All teams hold camp and invite their prospects and lower level players. All teams rotate in the veterans and let them ease in slowly. All teams mail it in a bit in those preseason games. But not every team had as much turnover as the Habs had in their off-seasons, and not all of them had a camp invitee list that looked like a Black Friday sale that wouldn’t end.


I talked about the problems on special teams. The season had begun, and it was not at all obvious who the power play units would be, or how they would set up. It’s still not. Each game is a surprise package. The power play is an embarrassment and has been for years. It needed to be a major focus of training camp. From day 1, it needed an urgency applied that we’re not seeing even three games in.

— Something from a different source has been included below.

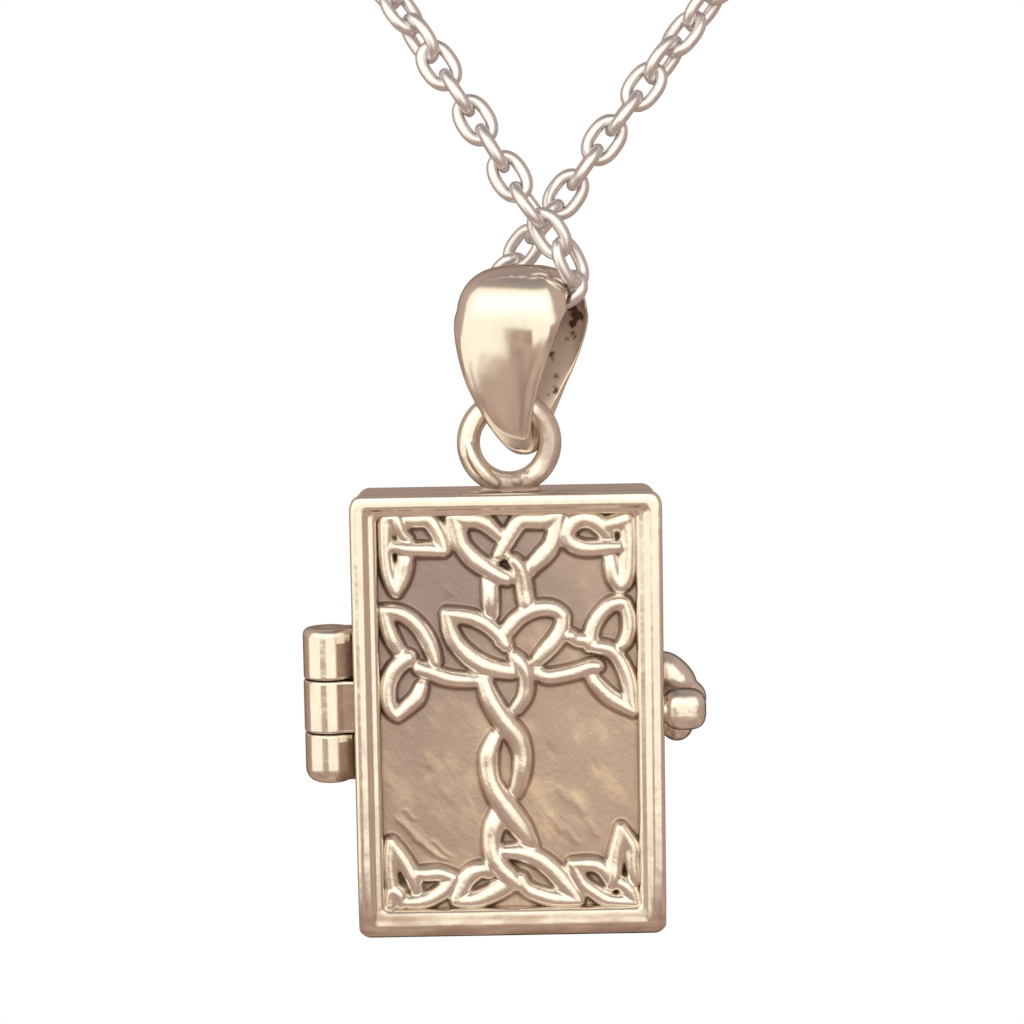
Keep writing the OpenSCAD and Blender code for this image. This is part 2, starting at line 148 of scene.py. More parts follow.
# Knotwork strands as points (x, z, half width, lift), in hundredths of a millimetre. Lift raises a
# strand that passes over another and lowers the one that passes under, and is left out where nought.
KNOT_STRANDS = [
    # Top left corner.
    [(-501, 815, 26), (-505, 794, 25), (-508, 735, 25), (-506, 676, 25), (-497, 616, 26), (-478, 563, 25),
     (-466, 543, 18)],
    [(-430, 716, 31, -20), (-425, 674, 36), (-432, 627, 36), (-445, 586, 29), (-463, 549, 19)],
    [(-501, 817, 23), (-469, 820, 20, 5), (-452, 805, 19, 8), (-435, 778, 18, 2), (-412, 760, 15, -6)],
    [(-440, 816, 25, -10), (-401, 813, 27), (-366, 813, 27), (-325, 812, 29), (-290, 785, 29),
     (-268, 749, 26), (-259, 716, 19)],
    [(-462, 734, 22, 8), (-415, 725, 29, 8), (-362, 721, 30), (-315, 719, 29, -3), (-265, 712, 18)],
    # Top leaf on the left and its stem.
    [(-223, 820, 20), (-172, 811, 30), (-125, 810, 31), (-78, 799, 31, 5), (-29, 769, 22, -5)],
    [(-223, 820, 20), (-208, 795, 36), (-185, 735, 41), (-139, 678, 45), (-81, 636, 42, 5),
     (-35, 608, 38, 10), (0, 593, 31, 10)],
    [(-73, 591, 37, -15), (-71, 538, 40), (-69, 490, 38), (-66, 445, 27, -15)],
    # Top leaf on the right and its stem.
    [(-31, 692, 22), (-14, 721, 27), (16, 767, 31), (58, 805, 33), (111, 808, 33), (164, 808, 33),
     (226, 821, 19)],
    [(226, 821, 19), (207, 770, 37), (186, 723, 42), (150, 682, 44), (114, 647, 36), (103, 628, 26, -5)],
    [(31, 669, 22, 10), (55, 636, 34, 10), (69, 589, 40, 5), (74, 535, 42), (82, 487, 41),
     (90, 451, 31, -15)],
    # Top right corner.
    [(254, 768, 30), (274, 794, 36), (314, 808, 38), (360, 806, 38), (400, 790, 36), (428, 764, 26, -8)],
    [(254, 768, 30), (268, 742, 36), (306, 720, 38), (357, 713, 34), (415, 717, 30, 5),
     (470, 720, 20, 8)],
    [(420, 792, 26), (460, 798, 32, 4), (500, 806, 34, 4)],
    [(506, 806, 36), (514, 752, 36), (512, 681, 38), (508, 620, 40), (498, 578, 38), (480, 556, 34)],
    [(436, 680, 26, -10), (442, 630, 33), (455, 586, 36), (478, 556, 34)],
    # Middle knot on the left with its arm.
    [(-520, 465, 20), (-468, 458, 30), (-422, 437, 34), (-375, 394, 36), (-341, 340, 37), (-318, 286, 31),
     (-305, 243, 17)],
    [(-520, 465, 20), (-505, 396, 31), (-486, 342, 36), (-460, 294, 31, -10)],
    [(-422, 262, 40, 3), (-474, 220, 41, 2), (-506, 157, 36), (-511, 91, 33), (-497, 40, 28),
     (-472, 14, 19)],
    [(-369, 137, 27, -8), (-388, 92, 36), (-427, 54, 33), (-472, 14, 19)],
    [(-373, 215, 30, -5), (-326, 199, 34, 5), (-285, 180, 36), (-232, 167, 34), (-179, 162, 31),
     (-146, 158, 22, -10)],
    # Middle leaf on the left.
    [(-259, 449, 20), (-203, 439, 31), (-144, 426, 34), (-86, 395, 34), (-39, 352, 33), (-8, 310, 28, 5)],
    [(-259, 449, 20), (-240, 374, 36), (-211, 314, 41), (-159, 259, 45), (-101, 223, 44),
     (-42, 204, 40, -5), (11, 193, 30, -10)],
    # Middle leaf on the right.
    [(-30, 325, 24, -2), (3, 375, 33), (45, 422, 36), (99, 454, 37), (158, 465, 36), (205, 455, 33),
     (236, 431, 27)],
    [(236, 431, 27), (228, 377, 36), (203, 330, 42), (167, 289, 41), (128, 248, 27, -5)],
    # Loop under the middle leaves.
    [(28, 262, 23, -2), (54, 231, 33, 8), (74, 189, 33, 8), (76, 135, 33), (66, 87, 32, -5),
     (36, 40, 26, -15)],
    # Middle knot on the right with its arm.
    [(351, 319, 31), (358, 375, 31), (388, 428, 31), (430, 469, 31), (471, 483, 30), (495, 480, 22)],
    [(495, 480, 22), (509, 426, 30), (511, 372, 30), (499, 325, 29), (480, 298, 20)],
    [(266, 344, 29, 5), (298, 323, 27, -4), (327, 325, 31, 5), (345, 301, 26)],
    [(374, 297, 27, 5), (427, 284, 32, 5), (468, 242, 33), (497, 181, 34), (512, 121, 33), (518, 61, 27),
     (528, 16, 14)],
    [(346, 175, 20, -8), (378, 130, 33), (425, 81, 37), (478, 47, 31), (528, 16, 14)],
    [(127, 191, 22, -12), (165, 172, 32), (231, 180, 34), (296, 194, 34), (350, 214, 30, 6),
     (378, 213, 23, 6)],
    # Twisted trunk.
    [(-104, 157, 35, -3), (-80, 85, 45, 6), (-45, 21, 48, 10), (-5, -37, 50, 10), (32, -87, 50, 5),
     (52, -152, 45), (51, -216, 43), (41, -273, 37, -10), (23, -322, 28, -20)],
    [(-62, -85, 27, -15), (-88, -149, 44), (-91, -213, 44), (-81, -278, 44, 5), (-50, -343, 50, 10),
     (-2, -415, 55, 10), (43, -480, 51, 5), (76, -531, 36, -5), (91, -564, 25, -20)],
    [(-60, -410, 30, -12), (-73, -464, 48), (-84, -521, 44), (-79, -586, 43, 5), (-48, -644, 45, 10),
     (-6, -688, 44, 10), (28, -721, 31, 5)],
    # Foot on the left.
    [(-101, -668, 26, -12), (-136, -655, 39), (-186, -685, 44), (-219, -742, 37), (-239, -799, 23)],
    [(-239, -799, 23), (-167, -800, 40), (-103, -780, 45), (-39, -738, 48), (4, -706, 38, 2)],
    # Foot on the right.
    [(-25, -576, 26, 5), (41, -584, 40), (111, -611, 43), (174, -662, 45), (230, -728, 44),
     (281, -808, 22)],
    [(39, -696, 26), (67, -751, 36), (123, -784, 39), (193, -801, 38), (281, -808, 22)],
    # Bottom left corner.
    [(-511, -529, 21), (-476, -584, 37), (-445, -635, 37), (-423, -686, 31), (-408, -740, 20, -10)],
    [(-511, -529, 21), (-519, -597, 26), (-518, -663, 27), (-511, -720, 27)],
    [(-411, -666, 23, -5), (-367, -669, 30), (-308, -667, 31), (-248, -686, 18)],
    [(-248, -686, 18), (-287, -745, 37), (-340, -786, 36), (-399, -802, 30), (-460, -803, 21)],
    [(-524, -820, 21), (-519, -776, 26), (-506, -746, 27, 3), (-480, -765, 26, 5), (-474, -807, 22)],
    # Bottom right corner.
    [(256, -635, 16), (312, -639, 31), (358, -643, 31), (393, -667, 29), (423, -719, 21, -8)],
    [(256, -635, 16), (304, -725, 31), (351, -774, 32), (397, -805, 31), (441, -813, 23)],
    [(466, -484, 19), (459, -532, 31), (447, -579, 33), (437, -638, 36), (433, -692, 33, 5),
     (424, -731, 23)],
    [(466, -484, 19), (513, -563, 32), (515, -617, 30), (519, -670, 26), (528, -715, 16, -5)],
    [(445, -715, 22, -5), (475, -734, 32, 3), (500, -764, 34, 3), (520, -806, 24)],
    [(441, -813, 23), (485, -816, 24), (524, -820, 20)],
]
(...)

I mentioned the line chemistry because of the new centremen. Only the Dvorak line was consistent throughout camp, and shockingly, it’s the best line by far to start the season. Most lines carried an AHLer throughout.


The Habs D group was always going to struggle. They’re out of balance. Bergevin went yet another off-season without landing a legitimate puck-mover, which was their biggest need. Their success depended on Savard fitting in quickly and Romanov taking a big step forward from the guy Ducharme benched for most of the playoffs. Instead, the preseason saw veterans paired with young players who should not have even been in consideration to make the team. How many preseason games did each guy who made the team get with their actual partner? The answer is a very small number indeed.


So here we are, with three games done and three losses on the books and the Habs are busy doing all of the things that should have been the focus of training camp. Hopefully they can make up the ground quickly, but they’ve dug themselves a hole and other teams are already looking at them in the rearview mirror.


You might say they are tardy.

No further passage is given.